(Items from a data source)
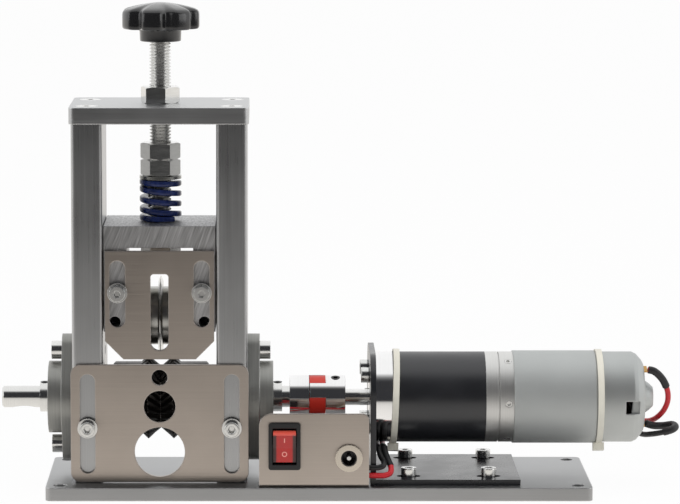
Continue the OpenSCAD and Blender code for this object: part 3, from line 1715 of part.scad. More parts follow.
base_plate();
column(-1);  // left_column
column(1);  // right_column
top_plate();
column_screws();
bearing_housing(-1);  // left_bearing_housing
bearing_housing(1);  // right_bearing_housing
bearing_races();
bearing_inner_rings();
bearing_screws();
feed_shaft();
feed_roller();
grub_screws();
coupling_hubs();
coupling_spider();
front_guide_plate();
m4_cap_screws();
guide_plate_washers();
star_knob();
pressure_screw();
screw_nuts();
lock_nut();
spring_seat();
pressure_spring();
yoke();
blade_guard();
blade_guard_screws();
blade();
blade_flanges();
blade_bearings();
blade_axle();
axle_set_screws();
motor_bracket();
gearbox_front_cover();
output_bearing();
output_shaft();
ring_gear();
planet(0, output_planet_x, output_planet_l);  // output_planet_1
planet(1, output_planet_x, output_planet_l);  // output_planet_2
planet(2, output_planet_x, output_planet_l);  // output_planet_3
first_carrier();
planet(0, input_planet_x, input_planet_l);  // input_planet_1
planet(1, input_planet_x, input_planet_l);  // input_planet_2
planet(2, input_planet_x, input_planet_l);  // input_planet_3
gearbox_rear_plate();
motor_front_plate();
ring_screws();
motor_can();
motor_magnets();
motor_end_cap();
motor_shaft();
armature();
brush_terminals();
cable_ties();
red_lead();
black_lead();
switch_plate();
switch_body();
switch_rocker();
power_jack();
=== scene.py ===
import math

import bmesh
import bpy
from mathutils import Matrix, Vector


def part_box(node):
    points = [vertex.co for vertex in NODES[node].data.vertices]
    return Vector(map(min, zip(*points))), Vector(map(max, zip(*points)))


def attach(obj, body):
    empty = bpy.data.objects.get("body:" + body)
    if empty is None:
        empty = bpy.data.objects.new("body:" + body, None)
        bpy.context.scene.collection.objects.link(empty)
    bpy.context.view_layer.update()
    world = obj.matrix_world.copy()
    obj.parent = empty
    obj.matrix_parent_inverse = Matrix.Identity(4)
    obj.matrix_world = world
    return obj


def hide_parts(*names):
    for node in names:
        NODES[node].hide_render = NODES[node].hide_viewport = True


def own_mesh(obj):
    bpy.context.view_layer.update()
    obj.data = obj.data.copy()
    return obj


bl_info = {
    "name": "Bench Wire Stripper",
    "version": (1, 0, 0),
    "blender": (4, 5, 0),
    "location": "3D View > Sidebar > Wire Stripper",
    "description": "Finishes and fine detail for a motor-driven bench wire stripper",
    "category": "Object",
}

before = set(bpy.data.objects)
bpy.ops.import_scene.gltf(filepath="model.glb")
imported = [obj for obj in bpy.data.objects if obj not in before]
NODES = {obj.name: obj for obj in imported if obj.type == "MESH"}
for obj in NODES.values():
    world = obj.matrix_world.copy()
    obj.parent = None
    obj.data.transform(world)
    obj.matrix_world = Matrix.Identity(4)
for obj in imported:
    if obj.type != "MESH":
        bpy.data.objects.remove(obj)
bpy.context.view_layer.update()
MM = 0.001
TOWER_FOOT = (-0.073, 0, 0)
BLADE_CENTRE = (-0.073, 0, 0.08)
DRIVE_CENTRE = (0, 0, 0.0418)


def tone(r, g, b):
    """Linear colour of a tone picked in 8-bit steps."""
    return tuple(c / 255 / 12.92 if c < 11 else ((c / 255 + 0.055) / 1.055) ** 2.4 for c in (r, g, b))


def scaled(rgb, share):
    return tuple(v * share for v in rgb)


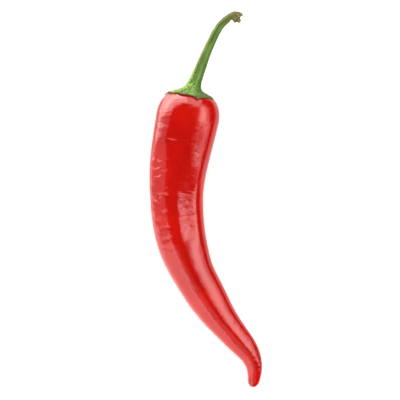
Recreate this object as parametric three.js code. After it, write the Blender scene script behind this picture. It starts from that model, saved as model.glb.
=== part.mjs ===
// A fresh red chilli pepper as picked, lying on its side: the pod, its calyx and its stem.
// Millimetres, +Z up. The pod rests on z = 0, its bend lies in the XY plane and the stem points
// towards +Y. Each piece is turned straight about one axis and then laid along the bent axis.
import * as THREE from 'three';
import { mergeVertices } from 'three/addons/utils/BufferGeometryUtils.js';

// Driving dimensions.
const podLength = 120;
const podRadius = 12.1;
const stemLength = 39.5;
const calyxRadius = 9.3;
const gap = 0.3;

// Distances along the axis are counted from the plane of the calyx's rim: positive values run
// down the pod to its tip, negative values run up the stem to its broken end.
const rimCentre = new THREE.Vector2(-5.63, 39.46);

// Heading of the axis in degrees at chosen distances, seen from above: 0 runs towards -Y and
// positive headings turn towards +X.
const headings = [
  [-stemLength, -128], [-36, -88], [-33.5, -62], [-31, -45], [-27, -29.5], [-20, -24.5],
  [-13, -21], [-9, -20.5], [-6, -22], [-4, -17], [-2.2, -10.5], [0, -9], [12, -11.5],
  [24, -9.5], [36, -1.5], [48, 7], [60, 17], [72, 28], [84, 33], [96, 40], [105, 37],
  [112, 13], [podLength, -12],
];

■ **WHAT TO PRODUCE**
Extract exactly and only these lines: the line containing "blade_guard_screws();", the line containing "obj.data = obj.data.copy()", and every line between them.

■ **SOLUTION**
blade_guard_screws();
blade();
blade_flanges();
blade_bearings();
blade_axle();
axle_set_screws();
motor_bracket();
gearbox_front_cover();
output_bearing();
output_shaft();
ring_gear();
planet(0, output_planet_x, output_planet_l);  // output_planet_1
planet(1, output_planet_x, output_planet_l);  // output_planet_2
planet(2, output_planet_x, output_planet_l);  // output_planet_3
first_carrier();
planet(0, input_planet_x, input_planet_l);  // input_planet_1
planet(1, input_planet_x, input_planet_l);  // input_planet_2
planet(2, input_planet_x, input_planet_l);  // input_planet_3
gearbox_rear_plate();
motor_front_plate();
ring_screws();
motor_can();
motor_magnets();
motor_end_cap();
motor_shaft();
armature();
brush_terminals();
cable_ties();
red_lead();
black_lead();
switch_plate();
switch_body();
switch_rocker();
power_jack();
=== scene.py ===
import math

import bmesh
import bpy
from mathutils import Matrix, Vector


def part_box(node):
    points = [vertex.co for vertex in NODES[node].data.vertices]
    return Vector(map(min, zip(*points))), Vector(map(max, zip(*points)))


def attach(obj, body):
    empty = bpy.data.objects.get("body:" + body)
    if empty is None:
        empty = bpy.data.objects.new("body:" + body, None)
        bpy.context.scene.collection.objects.link(empty)
    bpy.context.view_layer.update()
    world = obj.matrix_world.copy()
    obj.parent = empty
    obj.matrix_parent_inverse = Matrix.Identity(4)
    obj.matrix_world = world
    return obj


def hide_parts(*names):
    for node in names:
        NODES[node].hide_render = NODES[node].hide_viewport = True


def own_mesh(obj):
    bpy.context.view_layer.update()
    obj.data = obj.data.copy()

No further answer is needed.